At the University of British Columbia in Vancouver, the Sauder School of Business began offering an MBA specialization in 2007. The school found that few of its MBA students were attracted to this stream – and that few business professors could teach courses entirely devoted to sustainability.

So when it overhauled its curriculum a year ago, Sauder dumped the stream and instead adopted sustainability as a wider, pervasive theme. The intention was to give "all of our MBA students some basic understanding of sustainability issues," says Werner Antweiler, an associate professor. A course covering business ethics and sustainability issues is now mandatory for all MBAs.

In addition, says Dr. Antweiler, "Our redesigned courses try to integrate sustainability into those areas where they are directly related, such as economics courses or marketing courses. One can talk about cap and trade programs in a finance course as opposed to having a dedicated course on environmental issues."

Schulich's MBA specialization in business and sustainability was the first program of its kind in Canada when it made its debut in 1992. A survey published in 2011 by Washington-based think tank Aspen Institute ranked Schulich, at York University in Toronto, as the leading business school for sustainability research worldwide, as well as the top MBA sustainability program overall outside the United States.

Nonetheless, this specialization has plateaued at 10 to 20 students annually out of a total Schulich MBA class of 400. Enrolment has been flat, says program director Andrew Crane, because "we've not seen a big change in the job market in the number of sustainability positions."

The profile of Schulich's sustainability students, however, has changed. They used to be "greenies," says Dr. Crane, but now "they're more like the regular MBA students than they are different." This reflects the "mainstreaming" of sustainability issues, he says. "In recent years, we've done more to [put sustainability into] the core of the MBA program than to expand the specialization."
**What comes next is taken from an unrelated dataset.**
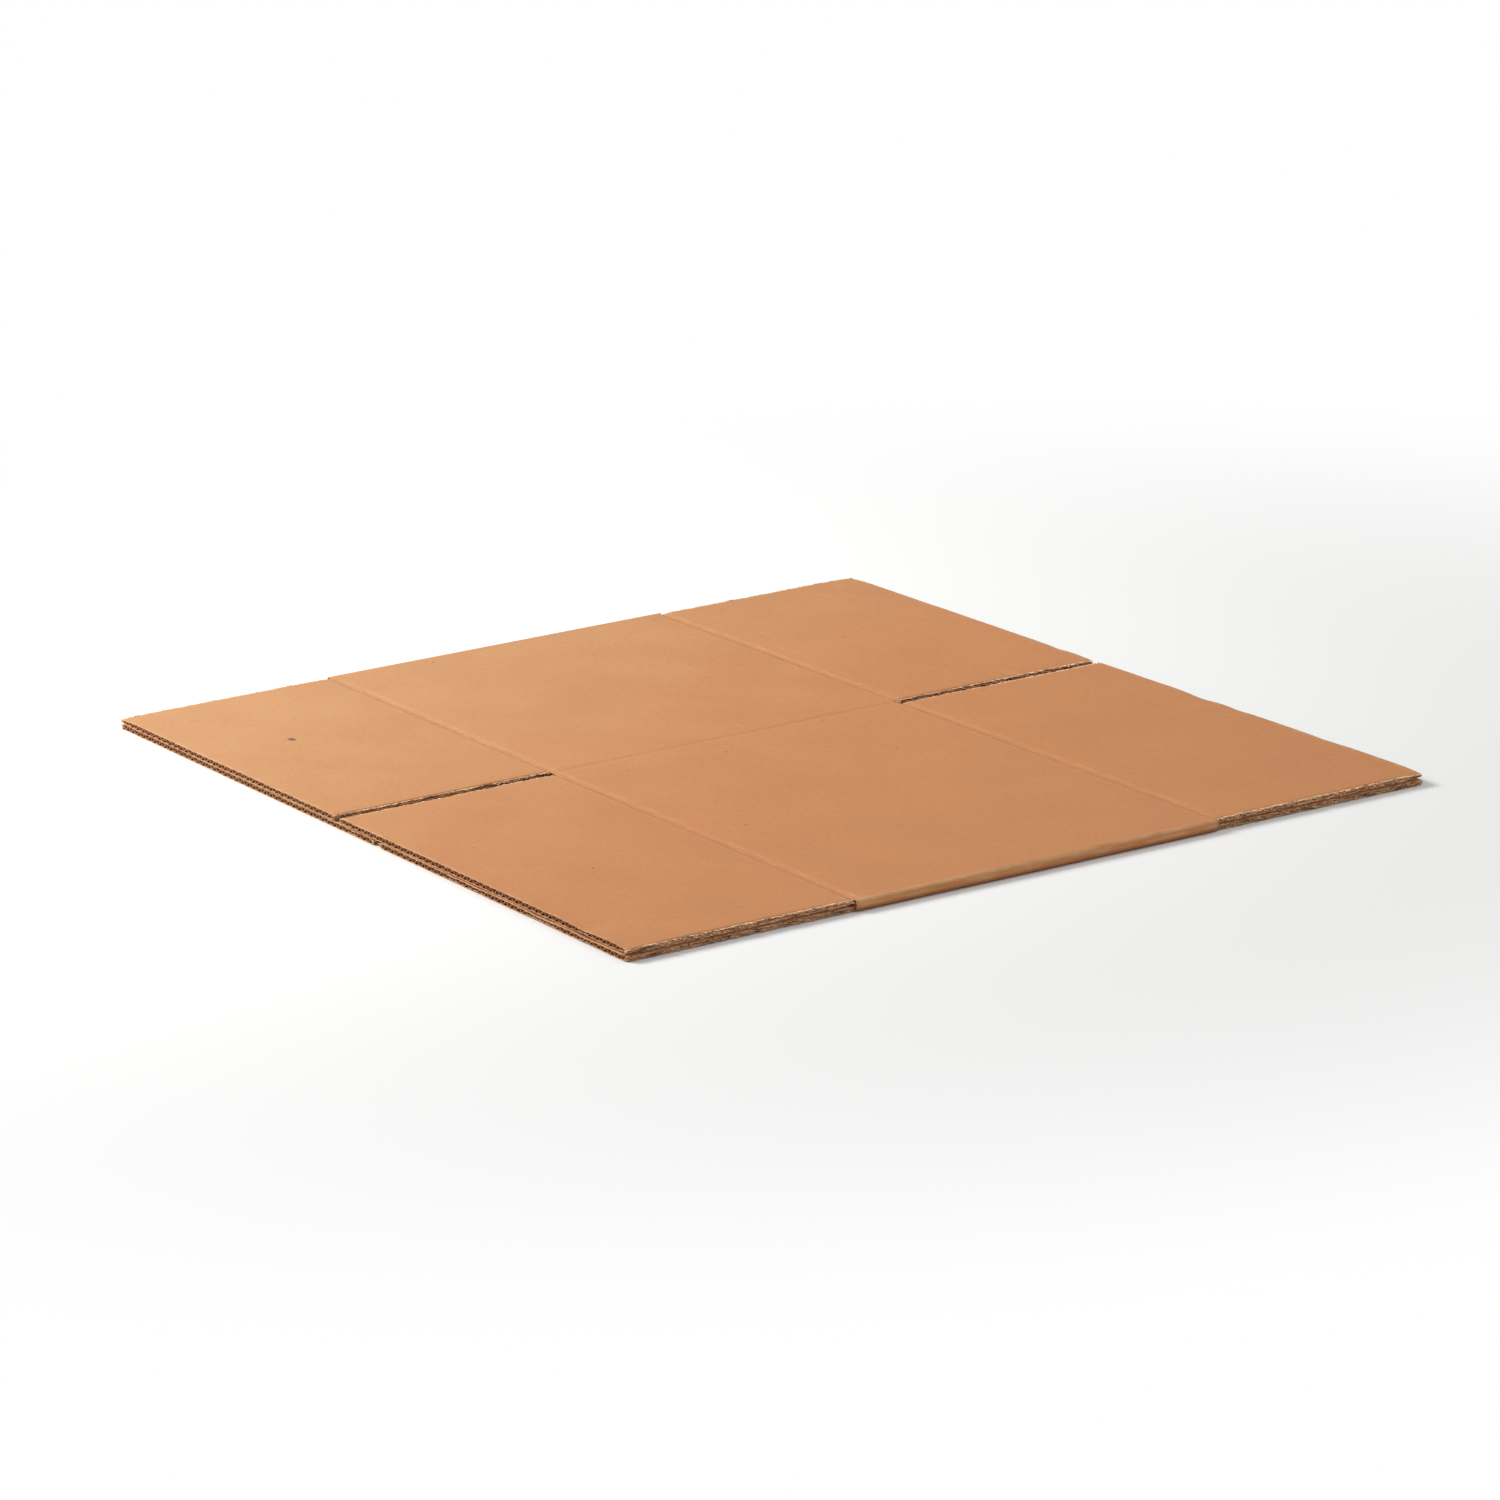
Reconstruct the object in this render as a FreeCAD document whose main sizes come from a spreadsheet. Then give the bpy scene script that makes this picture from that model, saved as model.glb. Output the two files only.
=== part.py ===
import FreeCAD, Part
import Sketcher
import os
import re

# A shipping carton of corrugated board, knocked down flat. The blank is cut and scored, folded over
# at two upright corners and glued at a third, so that it lies in two layers of board with its flaps
# straight out at both ends. It is one piece all through.
#
# Frame, in millimetres: origin at the centre of the underside, +X across the panels from fold to
# fold, +Y along the flutes from one row of flaps to the other, +Z up.

NODE = "flattened_box"

SIZES = (
    ("box_length", 355.6, "long panel, from crease to crease"),
    ("box_width", 304.8, "short panel, from crease to crease"),
    ("box_height", 254.0, "panel, from flap score to flap score"),
    ("flap_length", 152.4, "flap, from its score to its free edge"),
    ("board_thickness", 3.7, "one thickness of fluted board"),
    ("layer_gap", 0.5, "air between the two layers"),
    ("liner_thickness", 0.4, "flat facing on either side of the flutes"),
    ("medium_thickness", 0.35, "fluted paper over the narrow side of a channel"),
    ("flute_pitch", 7.8, "from one crest to the next on the same side"),
    ("crest_width", 1.2, "narrow side of a flute channel"),
    ("foot_width", 2.0, "fluted paper between the wide sides of two channels"),
    ("fold_radius", 2.2, "outer rounding of the two side folds"),
    ("fold_wall", 1.5, "crushed board at the middle of a side fold"),
    ("slot_width", 9.5, "slot between two flaps"),
    ("score_width", 6.0, "mouth of a pressed score line"),
    ("score_floor", 2.5, "flat bottom of a score line"),
    ("score_depth", 0.25, "depth of a score line"),
    ("joint_gap", 1.5, "open line between the two panels that the tab joins"),
    ("tab_length", 35.0, "glue tab, from its crease to its free edge"),
    ("tab_root", 3.0, "tab inside the board of its own panel"),
    ("tab_sink", 0.8, "depth that the tab is pressed into the panel below it"),
    ("tab_clearance", 0.1, "air between the tab and the upper layer"),
    ("tab_setback", 3.0, "tab's root, short of the flap scores"),
    ("tab_taper", 12.0, "narrowing of the tab at each end"),
    ("cut_overrun", 2.0, "how far a cutting shape passes the outside of the board"),
)

# Places that follow from the sizes
HALF_FLAT = "((box_length + box_width) / 2)"
HALF_HEIGHT = "(box_height / 2)"
HALF_BLANK = "(box_height / 2 + flap_length)"
THICKNESS = "(2 * board_thickness + layer_gap)"
MIDDLE = "(board_thickness + layer_gap / 2)"
UPPER_CREASE = "((box_width - box_length) / 2)"
JOINT_CREASE = "((box_length - box_width) / 2)"
WIDE_SIDE = "(flute_pitch - foot_width)"
FLUTE_COUNT = (
    "floor((box_length + box_width - 2 * fold_wall - flute_pitch / 2 + foot_width) / flute_pitch)"
)
FIRST_FLUTE = f"(-{FLUTE_COUNT} * flute_pitch / 2)"

# Sketcher's numbers for the origin and for a line's two ends
ORIGIN = -1
START = 1
END = START + 1
STRAIGHT_EDGE = 1e-6


def formula(text):
    """The text as an expression that reads every size from the sheet."""
    return re.sub(r"\b[a-z]+(_[a-z]+)+\b", r"Sizes.\g<0>", text)


def number(source, text):
    """The present value of a formula."""
    return float(source.evalExpression(formula(text)))


def make_sheet(doc):
    """The sheet of driving sizes: name, value and what it measures."""
    sheet = doc.addObject("Spreadsheet::Sheet", "Sizes")
    for row, (alias, size, meaning) in enumerate(SIZES, start=1):
        sheet.set(f"A{row}", alias)
        sheet.set(f"B{row}", str(size))
        sheet.set(f"C{row}", meaning)
        sheet.setAlias(f"B{row}", alias)
    doc.recompute()


def add_outline(sketch, corners):
    """A closed outline of straight lines, each corner placed by two dimensions from the origin."""
    points = [FreeCAD.Vector(number(sketch, x), number(sketch, y), 0) for x, y in corners]
    first = sketch.GeometryCount
    for start, end in zip(points, points[1:] + points[:1]):
        sketch.addGeometry(Part.LineSegment(start, end), False)
    for index, (corner, point) in enumerate(zip(corners, points)):
        line = first + index
        following = first + (index + 1) % len(corners)
        sketch.addConstraint(Sketcher.Constraint("Coincident", line, END, following, START))
        across = Sketcher.Constraint("DistanceX", ORIGIN, START, line, START, point.x)
        upward = Sketcher.Constraint("DistanceY", ORIGIN, START, line, START, point.y)
        for constraint, text in zip((across, upward), corner):
            place = sketch.addConstraint(constraint)
            sketch.setExpression(f"Constraints[{place}]", formula(text))


def make_sketch(body, name, plane, outlines, lift="0"):
    """A sketch of closed outlines on one of the body's own planes, lifted along its normal."""
    sketch = body.newObject("Sketcher::SketchObject", name)
    support = next(item for item in body.Origin.OriginFeatures if item.Role == plane)
    sketch.AttachmentSupport = [(support, "")]
    sketch.MapMode = "FlatFace"
    sketch.setExpression("AttachmentOffset.Base.z", formula(lift))
    for corners in outlines:
        add_outline(sketch, corners)
    return sketch


def rectangle(low_x, high_x, low_y, high_y):
    """The four corners of an upright rectangle."""
    return ((low_x, low_y), (high_x, low_y), (high_x, high_y), (low_x, high_y))


def pad(body, name, sketch, length, side="One side"):
    """Board built up from a sketch."""
    feature = body.newObject("PartDesign::Pad", name)
    feature.Profile = sketch
    feature.SideType = side
    feature.setExpression("Length", formula(length))
    body.Document.recompute()
    return feature


def pocket(body, name, sketch, length, side="One side", upward=False):
    """Board cut away below a sketch, or above it, or to both sides. It has to remove something."""
    before = body.Shape.Volume
    feature = body.newObject("PartDesign::Pocket", name)
    feature.Profile = sketch
    feature.SideType = side
    feature.Reversed = upward
    feature.setExpression("Length", formula(length))
    body.Document.recompute()
    if body.Shape.Volume >= before:
        raise RuntimeError(f"{name} cuts nothing")
    return feature


def make_folded_sheet(body):
    """The two layers in section, joined at the side folds, drawn out along the flutes."""
    outside = rectangle(f"-{HALF_FLAT}", HALF_FLAT, "0", THICKNESS)
    slit_end = f"({HALF_FLAT} - fold_wall)"
    slit = rectangle(f"-{slit_end}", slit_end, "board_thickness", "board_thickness + layer_gap")
    section = make_sketch(body, "FoldedSection", "XZ_Plane", (outside, slit))
    sheet = pad(body, "FoldedSheet", section, f"2 * {HALF_BLANK}", "Symmetric")

    half_flat = number(section, HALF_FLAT)
    corners = []
    for index, edge in enumerate(sheet.Shape.Edges, start=1):
        box = edge.BoundBox
        upright_line = box.XLength < STRAIGHT_EDGE and box.ZLength < STRAIGHT_EDGE
        if upright_line and abs(abs(box.Center.x) - half_flat) < STRAIGHT_EDGE:
            corners.append(f"Edge{index}")
    rounding = body.newObject("PartDesign::Fillet", "SideFolds")
    rounding.Base = (sheet, corners)
    rounding.setExpression("Radius", formula("fold_radius"))
    body.Document.recompute()


def slots_at(crease):
    """The two slots on one upright crease, open at the free edges of the flaps."""
    low_x = f"{crease} - slot_width / 2"
    high_x = f"{crease} + slot_width / 2"
    outer_end = f"({HALF_BLANK} + cut_overrun)"
    return (
        rectangle(low_x, high_x, HALF_HEIGHT, outer_end),
        rectangle(low_x, high_x, f"-{outer_end}", f"-{HALF_HEIGHT}"),
    )


def cut_slots(body):
    """Slots between the flaps: at both side folds and at the middle crease of each layer."""
    layers = (("Upper", UPPER_CREASE, True), ("Lower", JOINT_CREASE, False))
    for layer, crease, upward in layers:
        outlines = []
        for place in (f"-{HALF_FLAT}", crease, HALF_FLAT):
            outlines.extend(slots_at(place))
        sketch = make_sketch(body, f"{layer}SlotPlan", "XY_Plane", outlines, MIDDLE)
        pocket(body, f"{layer}Slots", sketch, THICKNESS, upward=upward)


def cut_joint_gap(body):
    """The open line in the lower layer where the two panels of the glued joint meet."""
    gap = rectangle(
        f"{JOINT_CREASE} - joint_gap / 2",
        f"{JOINT_CREASE} + joint_gap / 2",
        f"-{HALF_HEIGHT}",
        HALF_HEIGHT,
    )
    sketch = make_sketch(body, "JointGapPlan", "XY_Plane", (gap,), MIDDLE)
    pocket(body, "JointGap", sketch, THICKNESS)


def score(centre, face, floor):
    """Section of a pressed score line, from the board's face down to its flat floor."""
    return (
        (f"{centre} - score_width / 2", face),
        (f"{centre} - score_floor / 2", floor),
        (f"{centre} + score_floor / 2", floor),
        (f"{centre} + score_width / 2", face),
    )


def press_scores(body):
    """The four flap scores in the outer faces, and the upper layer's middle crease."""
    top_floor = f"{THICKNESS} - score_depth"
    flap_lines = []
    for centre in (f"-{HALF_HEIGHT}", HALF_HEIGHT):
        flap_lines.append(score(centre, THICKNESS, top_floor))
        flap_lines.append(score(centre, "0", "score_depth"))
    sketch = make_sketch(body, "FlapScoreSection", "YZ_Plane", flap_lines)
    pocket(body, "FlapScores", sketch, f"2 * ({HALF_FLAT} + cut_overrun)", "Symmetric")

    crease = (score(UPPER_CREASE, THICKNESS, top_floor),)
    sketch = make_sketch(body, "CreaseSection", "XZ_Plane", crease)
    pocket(body, "MiddleCrease", sketch, "box_height", "Symmetric")


def channel(centre, wide_level, narrow_level):
    """Section of one flute channel, a trapezium between a facing and the fluted paper."""
    return (
        (f"{centre} - {WIDE_SIDE} / 2", wide_level),
        (f"{centre} - crest_width / 2", narrow_level),
        (f"{centre} + crest_width / 2", narrow_level),
        (f"{centre} + {WIDE_SIDE} / 2", wide_level),
    )


def open_flutes(body):
    """The channels on both sides of the fluted paper, in both layers, right through the sheet."""
    facing = "liner_thickness"
    crest = "(liner_thickness + medium_thickness)"
    outward = f"({FIRST_FLUTE} + flute_pitch / 4)"
    inward = f"({FIRST_FLUTE} + 3 * flute_pitch / 4)"
    section = (
        channel(outward, facing, f"board_thickness - {crest}"),
        channel(inward, f"board_thickness - {facing}", crest),
        channel(outward, f"{THICKNESS} - {facing}", f"{THICKNESS} - board_thickness + {crest}"),
        channel(inward, f"{THICKNESS} - board_thickness + {facing}", f"{THICKNESS} - {crest}"),
    )
    sketch = make_sketch(body, "FluteSection", "XZ_Plane", section)
    first = pocket(body, "FirstFlute", sketch, f"2 * ({HALF_BLANK} + cut_overrun)", "Symmetric")

    flutes = body.newObject("PartDesign::LinearPattern", "Flutes")
    flutes.Originals = [first]
    flutes.Direction = (sketch, ["H_Axis"])
    flutes.Mode = "Spacing"
    flutes.setExpression("Offset", formula("flute_pitch"))
    flutes.setExpression("Occurrences", formula(FLUTE_COUNT))
    body.Tip = flutes
    body.Document.recompute()


def add_glue_tab(body):
    """The tab of the long lower panel, pressed flat between the layers on the short one."""
    root = f"{JOINT_CREASE} - joint_gap / 2 - tab_root"
    tip = f"{JOINT_CREASE} + tab_length"
    half_root = f"({HALF_HEIGHT} - tab_setback)"
    half_tip = f"({HALF_HEIGHT} - tab_setback - tab_taper)"
    outline = (
        (root, f"-{half_root}"),
        (JOINT_CREASE, f"-{half_root}"),
        (tip, f"-{half_tip}"),
        (tip, half_tip),
        (JOINT_CREASE, half_root),
        (root, half_root),
    )
    underside = "board_thickness - tab_sink"
    sketch = make_sketch(body, "GlueTabPlan", "XY_Plane", (outline,), underside)
    pad(body, "GlueTab", sketch, "layer_gap - tab_clearance + tab_sink")


def check(doc, body):
    """Nothing has failed, and the box is one sound solid."""
    for item in doc.Objects:
        if "Invalid" in item.State or "Error" in item.State:
            raise RuntimeError(f"{item.Name} failed")
    shape = body.Shape
    if shape.isNull() or not shape.isValid() or len(shape.Solids) != 1:
        raise RuntimeError(f"{body.Label} is not one sound solid")


def main():
    doc = FreeCAD.newDocument("FlattenedBox")
    make_sheet(doc)
    body = doc.addObject("PartDesign::Body", "FlattenedBox")
    body.Label = NODE
    make_folded_sheet(body)
    cut_slots(body)
    cut_joint_gap(body)
    press_scores(body)
    open_flutes(body)
    add_glue_tab(body)
    check(doc, body)
    os.makedirs("parts", exist_ok=True)
    body.Shape.exportStep(f"parts/{body.Label}.step")


main()
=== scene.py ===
import math

import bmesh
import bpy
import numpy as np
from bpy.props import FloatProperty, FloatVectorProperty, PointerProperty
from bpy.types import Operator, Panel, PropertyGroup
from mathutils import Matrix, Vector


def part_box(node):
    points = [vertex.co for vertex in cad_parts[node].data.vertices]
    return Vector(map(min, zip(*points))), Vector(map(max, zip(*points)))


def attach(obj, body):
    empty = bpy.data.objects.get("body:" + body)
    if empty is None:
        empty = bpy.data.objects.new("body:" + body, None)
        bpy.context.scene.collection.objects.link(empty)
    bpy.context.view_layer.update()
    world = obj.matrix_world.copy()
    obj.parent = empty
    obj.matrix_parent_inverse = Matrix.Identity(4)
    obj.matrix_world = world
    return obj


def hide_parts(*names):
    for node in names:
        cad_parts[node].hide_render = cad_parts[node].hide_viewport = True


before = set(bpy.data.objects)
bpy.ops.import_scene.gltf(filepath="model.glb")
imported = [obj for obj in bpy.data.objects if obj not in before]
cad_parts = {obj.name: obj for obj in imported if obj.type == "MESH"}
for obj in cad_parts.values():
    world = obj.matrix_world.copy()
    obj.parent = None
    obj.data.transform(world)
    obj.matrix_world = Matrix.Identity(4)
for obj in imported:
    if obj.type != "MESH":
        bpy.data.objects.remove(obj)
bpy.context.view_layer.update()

bl_info = {
    "name": "Flattened Cardboard Box",
    "version": (1, 0, 0),
    "blender": (4, 5, 0),
    "location": "View3D > Sidebar > Flat Box",
    "description": "Dresses a knocked-down carton of corrugated board",
    "category": "Add Mesh",
}

# The box is dressed as the blank it is cut from: facings and fluted paper are long ribbons that run
# once round the folded section, and every ribbon is bent, pressed and creased by the same rules.
# Sizes are in metres. +X runs from fold to fold, +Y along the flutes, +Z up.

NODE = "flattened_box"
BODY = "root"
MM = 0.001
LOWEST, HIGHEST = (Vector(corner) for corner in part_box(NODE))
HALF_FLAT = HIGHEST.x
HALF_BLANK = HIGHEST.y
THICKNESS = HIGHEST.z

LOWER = -1.0
UPPER = 1.0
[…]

At Concordia University in Montreal, meanwhile, in the Molson School of Business, MBA students can do an informal specialization by combining several sustainability electives. Like UBC and York, Concordia has also "diffused" sustainability content throughout its MBA program, Molson dean Steve Harvey says.

Molson also runs a sustainable internship program, which each year gives 12 to 20 students experience working on sustainability projects at local businesses and non-profits. While some of the impetus for such initiatives originates with employers, Dr. Harvey says, "in large part it comes from the students themselves. This newer generation has grown up with an image of a sustainable world."